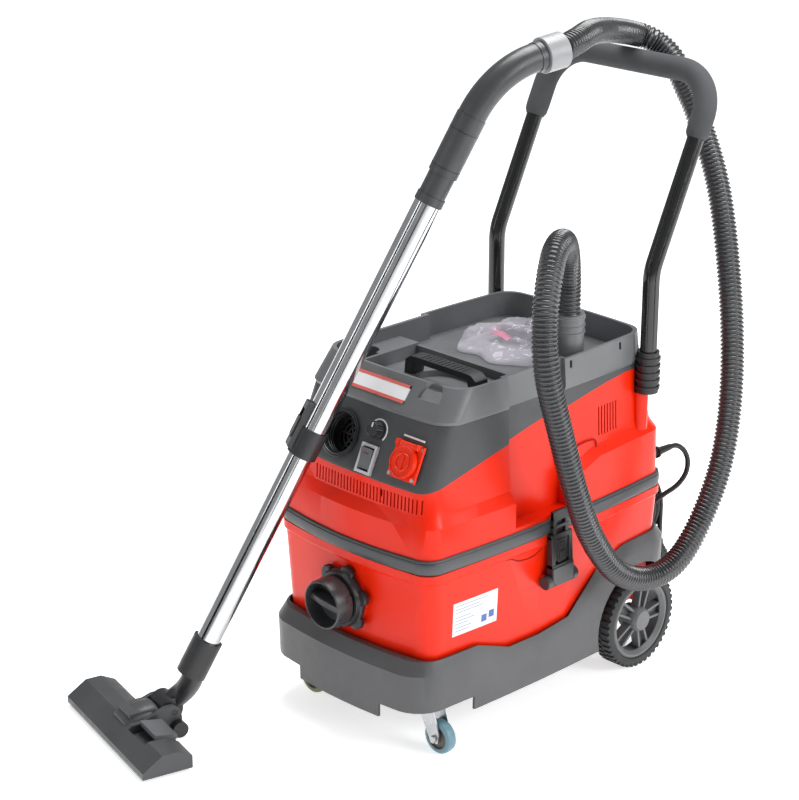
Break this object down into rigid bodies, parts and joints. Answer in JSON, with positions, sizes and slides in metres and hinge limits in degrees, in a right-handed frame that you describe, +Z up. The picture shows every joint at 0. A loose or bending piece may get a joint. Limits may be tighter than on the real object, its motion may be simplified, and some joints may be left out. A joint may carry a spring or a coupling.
{
  "type": "shop vacuum",
  "caption": "Wet and dry shop vacuum on a wheeled base, with push handle, tray, suction hose, telescopic wand and floor nozzle.",
  "frame": {"origin": "on the floor, under the middle of the tank", "axes": "+Z up, -Y to the front (the suction inlet side), +X to the machine's left hand side seen from the front viewer's right"},
  "size_m": [0.5765, 0.9762, 0.9856],
  "materials": {
    "base_plastic": "moulded, fine texture",
    "tank_red": "moulded, satin gloss",
    "head_red": "moulded, satin gloss",
    "seal_rubber": "extruded, matt",
    "black_plastic": "moulded, fine texture",
    "plated_steel": "zinc plated",
    "zinc_steel": "pressed and zinc plated",
    "wheel_grey": "moulded",
    "tyre_rubber": "moulded, treaded",
    "caster_rubber": "moulded, grey-blue",
    "cover_grey": "moulded, satin",
    "tray_grey": "moulded, satin",
    "knob_plastic": "moulded",
    "switch_grey": "moulded",
    "socket_red": "moulded",
    "painted_tube": "powder coated, gloss black",
    "grip_foam": "foamed sleeve, matt",
    "motor_steel": "pressed",
    "aluminium_cast": "pressed vanes",
    "filter_paper": "pleated",
    "float_plastic": "blown",
    "lead_pvc": "PVC sheath, matt",
    "hose_plastic": "blow-moulded ribs",
    "collar_grey": "moulded",
    "handle_plastic": "moulded, satin",
    "chrome_tube": "chrome-plated steel",
    "nozzle_plastic": "moulded, fine texture",
    "brush_bristle": "bristle strip",
    "pedal_plastic": "moulded",
    "clear_film": "polythene film"
  },
  "bodies": {
    "base": {"base": "base_plastic", "tank": "tank_red", "tank_seal": "seal_rubber", "inlet_bezel": "black_plastic", "rear_axle": "plated_steel", "caster_plate_left": "zinc_steel", "caster_plate_right": "zinc_steel", "latch_pins": "plated_steel"},
    "inlet_cap": {"inlet_cap": "black_plastic"},
    "wheel_left": {"rear_wheel_left": "wheel_grey", "rear_tyre_left": "tyre_rubber", "hub_cap_left": "wheel_grey"},
    "wheel_right": {"rear_wheel_right": "wheel_grey", "rear_tyre_right": "tyre_rubber", "hub_cap_right": "wheel_grey"},
    "swivel_left": {"caster_fork_left": "zinc_steel", "caster_axle_left": "zinc_steel"},
    "swivel_right": {"caster_fork_right": "zinc_steel", "caster_axle_right": "zinc_steel"},
    "caster_left": {"caster_wheel_left": "caster_rubber"},
    "caster_right": {"caster_wheel_right": "caster_rubber"},
    "latch_left": {"latch_left": "black_plastic"},
    "latch_right": {"latch_right": "black_plastic"},
    "head": {"head_shell": "head_red", "control_cover": "cover_grey", "tray": "tray_grey", "carry_handle": "black_plastic", "exhaust_port": "black_plastic", "switch_frame": "switch_grey", "socket_body": "socket_red", "socket_screws": "plated_steel", "post_collars": "black_plastic", "push_tube": "painted_tube", "push_grip": "grip_foam", "hose_cuff": "tray_grey", "motor": "motor_steel", "filter_cartridge": "filter_paper", "float_cage": "black_plastic", "strain_relief": "lead_pvc", "mains_lead": "lead_pvc", "lead_coil": "lead_pvc", "mains_plug": "lead_pvc", "hose": "hose_plastic", "hose_collar": "collar_grey", "accessory_bag": "clear_film"},
    "knob": {"control_knob": "knob_plastic"},
    "rocker": {"rocker_switch": "switch_grey"},
    "socket_flap": {"socket_flap": "socket_red"},
    "impeller": {"impeller": "aluminium_cast"},
    "float_ball": {"float_ball": "float_plastic"},
    "wand": {"wand_handle": "handle_plastic", "wand_outer": "chrome_tube", "wand_sleeve": "black_plastic"},
    "wand_lock": {"wand_lock": "black_plastic"},
    "wand_inner": {"wand_inner": "chrome_tube", "nozzle_neck": "nozzle_plastic"},
    "nozzle": {"nozzle_body": "nozzle_plastic"},
    "brush": {"nozzle_brush": "brush_bristle"},
    "pedal": {"nozzle_pedal": "pedal_plastic"},
    "roller": {"nozzle_roller": "nozzle_plastic"}
  },
  "joints": [
    {"name": "wheel_left_spin", "type": "hinge", "parent": "base", "child": "wheel_left", "pos_m": [-0.157, 0.186, 0.076], "axis": [1, 0, 0], "continuous": true},
    {"name": "wheel_right_spin", "type": "hinge", "parent": "base", "child": "wheel_right", "pos_m": [0.157, 0.186, 0.076], "axis": [1, 0, 0], "continuous": true},
    {"name": "caster_left_swivel", "type": "hinge", "parent": "base", "child": "swivel_left", "pos_m": [-0.13, -0.222, 0.076], "axis": [0, 0, 1], "continuous": true},
    {"name": "caster_right_swivel", "type": "hinge", "parent": "base", "child": "swivel_right", "pos_m": [0.13, -0.222, 0.076], "axis": [0, 0, 1], "continuous": true},
    {"name": "caster_left_spin", "type": "hinge", "parent": "swivel_left", "child": "caster_left", "pos_m": [-0.109, -0.222, 0.025], "axis": [0, 1, 0], "continuous": true},
    {"name": "caster_right_spin", "type": "hinge", "parent": "swivel_right", "child": "caster_right", "pos_m": [0.151, -0.222, 0.025], "axis": [0, 1, 0], "continuous": true},
    {"name": "inlet_cap_turn", "type": "hinge", "parent": "base", "child": "inlet_cap", "pos_m": [0, -0.279, 0.205], "axis": [0, -1, 0], "range_deg": [0, 60]},
    {"name": "latch_left_open", "type": "hinge", "parent": "base", "child": "latch_left", "pos_m": [-0.171, -0.002, 0.206], "axis": [0, -1, 0], "range_deg": [0, 70]},
    {"name": "latch_right_open", "type": "hinge", "parent": "base", "child": "latch_right", "pos_m": [0.171, -0.002, 0.206], "axis": [0, 1, 0], "range_deg": [0, 12]},
    {"name": "head_lift", "type": "slide", "parent": "base", "child": "head", "axis": [0, 0, 1], "range_m": [0, 0.12]},
    {"name": "knob_turn", "type": "hinge", "parent": "head", "child": "knob", "pos_m": [0.024, -0.21913, 0.44982], "axis": [0, 0.9064, -0.4223], "range_deg": [0, 270]},
    {"name": "rocker_tip", "type": "hinge", "parent": "head", "child": "rocker", "pos_m": [0.022, -0.23686, 0.41175], "axis": [-1, 0, 0], "range_deg": [0, 14]},
    {"name": "socket_flap_open", "type": "hinge", "parent": "head", "child": "socket_flap", "pos_m": [0.092, -0.22764, 0.45049], "axis": [-1, 0, 0], "range_deg": [0, 95]},
    {"name": "impeller_spin", "type": "hinge", "parent": "head", "child": "impeller", "pos_m": [0, 0, 0.32], "axis": [0, 0, 1], "continuous": true},
    {"name": "float_rise", "type": "slide", "parent": "head", "child": "float_ball", "axis": [0, 0, 1], "range_m": [0, 0.05]},
    {"name": "wand_swing", "type": "hinge", "parent": "head", "child": "wand", "pos_m": [0.11295, -0.00944, 0.95427], "axis": [0.1978, 0.9702, 0.1402], "range_deg": [0, 20]},
    {"name": "wand_unlock", "type": "slide", "parent": "wand", "child": "wand_lock", "axis": [0.4787, 0.7515, -0.454], "range_m": [0, 0.003], "stiffness_N_per_m": 400},
    {"name": "wand_telescope", "type": "slide", "parent": "wand", "child": "wand_inner", "axis": [0.2439, 0.3829, 0.891], "range_m": [0, 0.24]},
    {"name": "nozzle_tilt", "type": "hinge", "parent": "wand_inner", "child": "nozzle", "pos_m": [-0.17583, -0.45185, 0.036], "axis": [0.9692, -0.2462, 0], "range_deg": [-15, 30]},
    {"name": "pedal_press", "type": "hinge", "parent": "nozzle", "child": "pedal", "pos_m": [-0.12605, -0.49957, 0.026], "axis": [0.9692, -0.2462, 0], "range_deg": [0, 9]},
    {"name": "brush_lift", "type": "slide", "parent": "nozzle", "child": "brush", "axis": [0, 0, 1], "range_m": [0, 0.0045]},
    {"name": "roller_spin", "type": "hinge", "parent": "nozzle", "child": "roller", "pos_m": [-0.17485, -0.44797, 0.012], "axis": [0.9692, -0.2462, 0], "continuous": true}
  ],
  "couplings": [
    {"joint": "brush_lift", "follows": "pedal_press", "m_per_rad": 0.028648}
  ]
}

________________________

Exercise directions =
Copy all lines from the material that hold "joints".

Final result =
Break this object down into rigid bodies, parts and joints. Answer in JSON, with positions, sizes and slides in metres and hinge limits in degrees, in a right-handed frame that you describe, +Z up. The picture shows every joint at 0. A loose or bending piece may get a joint. Limits may be tighter than on the real object, its motion may be simplified, and some joints may be left out. A joint may carry a spring or a coupling.
  "joints": [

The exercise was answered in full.